Tampons are an incredibly useful survival tool. No, this is not a joke. Should you become stranded in the backcountry with your ATV, dirt bike or snowmobile you can dip the tampon in your gas tank to create an epic fire starter. Even without gas as a catalyst, the cotton from the tampon will light and create a predictable fire-starting source to ignite your kindling. The plastic on a plastic tampon applicator can also act as a wonderful fishing bobber should you be hungry and craving fish while stranded. You can also stuff the cotton from the tampon into a straw and use it to filter out sediment from water sources. The list is actually endless—from creating blow darts to wound packing, tampons truly are a valuable backcountry resource.

Shaggy manes

The crisp cool air of early autumn sees the awakening of the shaggy mane mushroom. Shaggy manes are one of the most common and easily identifiable mushrooms in Western Canada, making them a favourite among pickers. A mild yet flavourful variety of mushroom, shaggy manes can help you create a masterpiece meal from the mundane. But there are some things to consider before digging into a meal containing shaggy manes. Because they are from the Inky Cap family you must eat them as soon as possible—within 24 hours is recommended—or they will start to ink out, making them inedible. Alcohol and shaggy manes do not mix. Taken together, the two can cause nausea, dizziness, lightheadedness, and  a blotchy redness to the face.

Dreaming of a steak and mushroom meal with your favourite fresh vino? Stay away from the Inky Cap family of mushrooms to be on the safe side.

Fishing

Headed to the backcountry for some remote fishing? If you are planning on eating your catch here are some tips to keep in mind when dealing with fish with parasites and worms. Generally speaking, if cooked to an internal temperature of 70 C, these parasites and worms most likely won’t hurt you.

Personally I absolutely cannot stomach the thought of eating a tasty cutthroat with a side of parasite, so I bow out of the eating-wormy-fish scenario. Many fisherpeople like myself will try to avoid the scenario altogether, looking for signs of infestation in the fish they catch. Some will have noticeable clues such as black spots, lice, larvae or worms on the fish‘s exterior. They are generally not as firm to touch as a healthy fish, with quite a mushy feel, and will act sluggish. Stressful situations can bring an explosion of parasitic activity in fish such as warmer water temperatures, lowered oxygen content in the water, an abundance of organic matter introduced to the water source and population explosions of parasite-sharing birds such as loons and blue herons. Be it a trout, northern pike, bass or perch they all have the potential for being wormy from time to time. On a side note, the colder the water, the better tasting and firm the fish will be.

Wild animals

Wild animal encounters can be the holy grail of a backcountry experience for many people.

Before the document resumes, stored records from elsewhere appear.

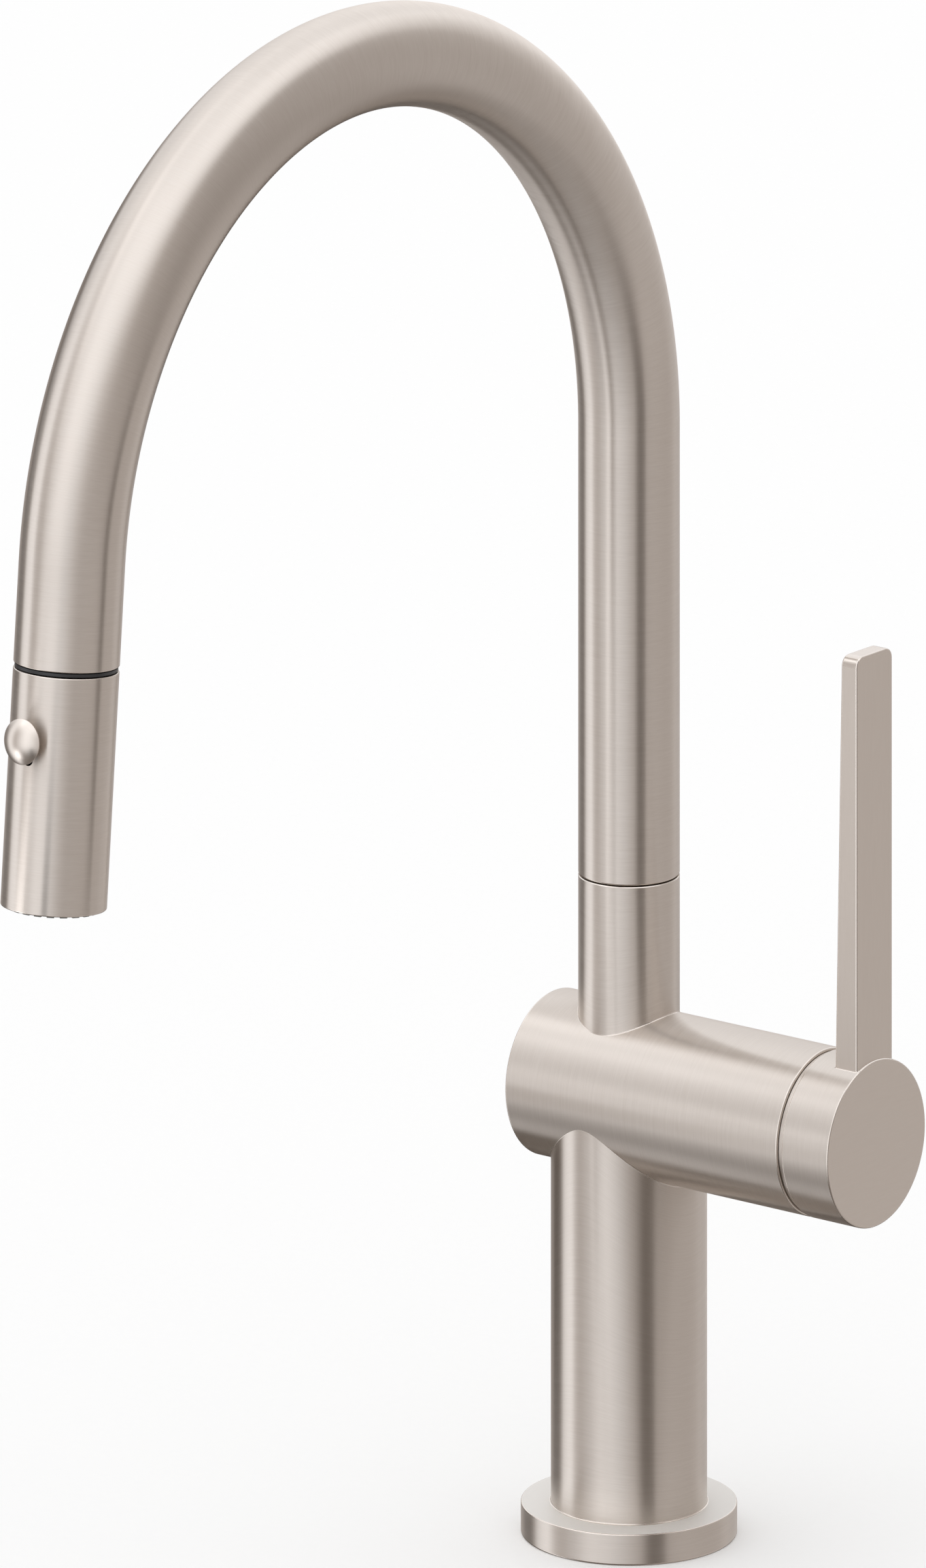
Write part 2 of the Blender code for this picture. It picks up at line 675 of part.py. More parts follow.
def make_nozzle_ring(frame):
    """A rubber ring whose lower face carries short square nozzles, two facets each, one between."""
    inner, outer, top, face, tip = 10.4, 11.9, -53.0, -58.4, -59.45
    facets = NOZZLES * 3
    shape = bmesh.new()

    def hoop(radius, height):
        turns = [math.tau * facet / facets for facet in range(facets)]
        return [shape.verts.new((radius * math.cos(t), radius * math.sin(t), height)) for t in turns]

    loops = [hoop(inner, face), hoop(outer, face), hoop(outer, top), hoop(inner, top)]
    under = []
    for number, loop in enumerate(loops):
        after = loops[(number + 1) % 4]
        for facet in range(facets):
            nxt = (facet + 1) % facets
            made = shape.faces.new((loop[facet], loop[nxt], after[nxt], after[facet]))
            if number == 0 and facet % 3:
                under.append(made)
    bmesh.ops.recalc_face_normals(shape, faces=shape.faces)
    pushed = bmesh.ops.extrude_face_region(shape, geom=under)
    moved = [item for item in pushed["geom"] if isinstance(item, bmesh.types.BMVert)]
    bmesh.ops.translate(shape, verts=moved, vec=(0, 0, tip - face))
    bmesh.ops.delete(shape, geom=[item for item in under if item.is_valid], context="FACES_ONLY")
    make_object("nozzle_ring", shape, "rubber", frame)


def main():
    clear_scene()
    frames = make_frames()
    make_flange()
    make_base_insert()
    make_body_casting(frames)
    make_supply_tubes()
    make_valve_body(frames)
    make_cartridge(frames)
    make_hub(frames)
    make_lever()
    make_swivel_post()
    make_spout(frames)
    make_column_hose()
    make_spout_hose()
    make_hose_end(frames)
    make_dock(frames)
    make_head_shell(frames)
    make_head_core(frames)
    make_selector(frames)
    make_spray_face(frames)


main()
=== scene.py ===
"""How the pull-down kitchen faucet looks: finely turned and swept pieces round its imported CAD
frame, their brushed nickel and other finishes, and a plain pale studio.

Lengths are in millimetres and become metres as each mesh is made, in the CAD model's frame.
"""

import json
import math

import bmesh
import bpy
from mathutils import Matrix, Vector


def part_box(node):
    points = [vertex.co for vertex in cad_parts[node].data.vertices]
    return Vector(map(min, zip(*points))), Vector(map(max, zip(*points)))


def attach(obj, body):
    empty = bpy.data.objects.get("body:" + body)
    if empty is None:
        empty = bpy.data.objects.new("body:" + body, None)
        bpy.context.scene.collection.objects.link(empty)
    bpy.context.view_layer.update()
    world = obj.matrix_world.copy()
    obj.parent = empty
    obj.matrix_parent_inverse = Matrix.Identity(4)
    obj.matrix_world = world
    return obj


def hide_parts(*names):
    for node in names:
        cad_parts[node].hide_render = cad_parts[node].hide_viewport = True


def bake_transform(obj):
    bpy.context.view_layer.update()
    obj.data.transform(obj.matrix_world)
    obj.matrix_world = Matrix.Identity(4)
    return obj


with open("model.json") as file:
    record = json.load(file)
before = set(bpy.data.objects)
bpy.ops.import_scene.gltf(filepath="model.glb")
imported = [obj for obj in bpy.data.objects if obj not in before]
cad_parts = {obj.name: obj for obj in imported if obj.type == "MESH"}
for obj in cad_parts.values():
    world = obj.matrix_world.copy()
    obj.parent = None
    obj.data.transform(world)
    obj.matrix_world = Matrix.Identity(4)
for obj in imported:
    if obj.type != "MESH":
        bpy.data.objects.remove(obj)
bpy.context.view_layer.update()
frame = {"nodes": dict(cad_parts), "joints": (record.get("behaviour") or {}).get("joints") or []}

MM = 0.001
X, Y, Z = 0, 1, 2
GAP = 0.3  # clearance that the CAD model keeps between neighbouring pieces
FIT = 0.02  # how closely two finished pieces meet where no gap shows
SIDES = 180  # facets round the pieces that show
SMALL_SIDES = 72  # facets round the small and the inner pieces
ARC_STEPS = 8  # steps in each rounded edge
SHARP = math.radians(14.0)  # edges that turn more than this stay crisp
BRUSHING = "brushing"  # the map whose u runs across the brush marks


def span(node, axis):
    """A CAD node's lowest and highest place along an axis."""
    low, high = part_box(node)
    return low[axis] / MM, high[axis] / MM


def joint(name):
    return next(item for item in frame["joints"] if item["name"] == name)


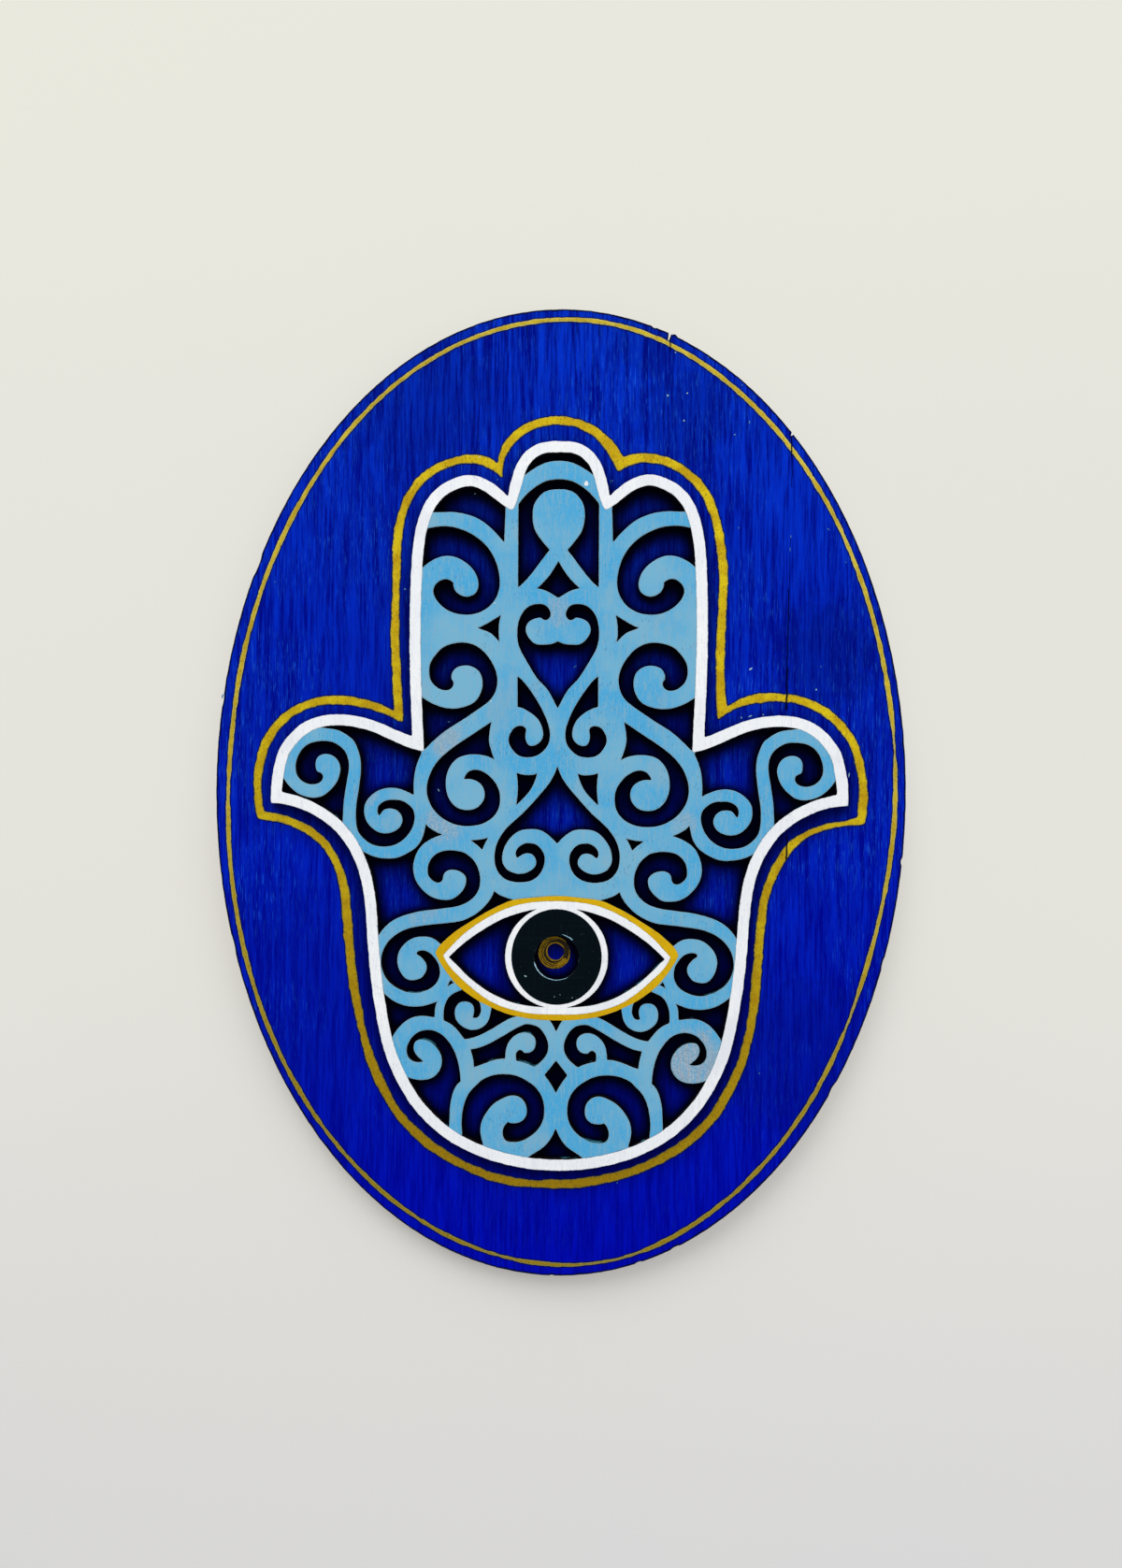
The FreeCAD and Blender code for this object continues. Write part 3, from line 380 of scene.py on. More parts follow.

It is a great experience unless you happen to encounter one of nature‘s predators such as a bear or cougar.

  • Tip 1: Do not run. Food runs.
  • Tip 2: Outdated myths will not protect you. Cougars won’t be waiting in a tree to drop on you—they will stalk and pounce. As for bears, they can run downhill so if that was your safety plan, it’s time to develop a new one. Stand your ground and look big and for heaven‘s sake, do not scream. Again, food screams and may also heighten the predatory response of these meat-eating creatures.
  • Tip 3: Bear spray works on all types of animal attacks and is exponentially more effective than a gun in a wildlife attack. 

For more details regarding wildlife encounters, visit www.wildsafebc.com where you will find information regarding bear, cougar and wolf encounters.

As with any backcountry adventure, preparation is essential. A well-stocked first aid kit, food rations, a communication device and a good set of tools are recommended to ensure your safety and enjoyment in the beautiful outdoors.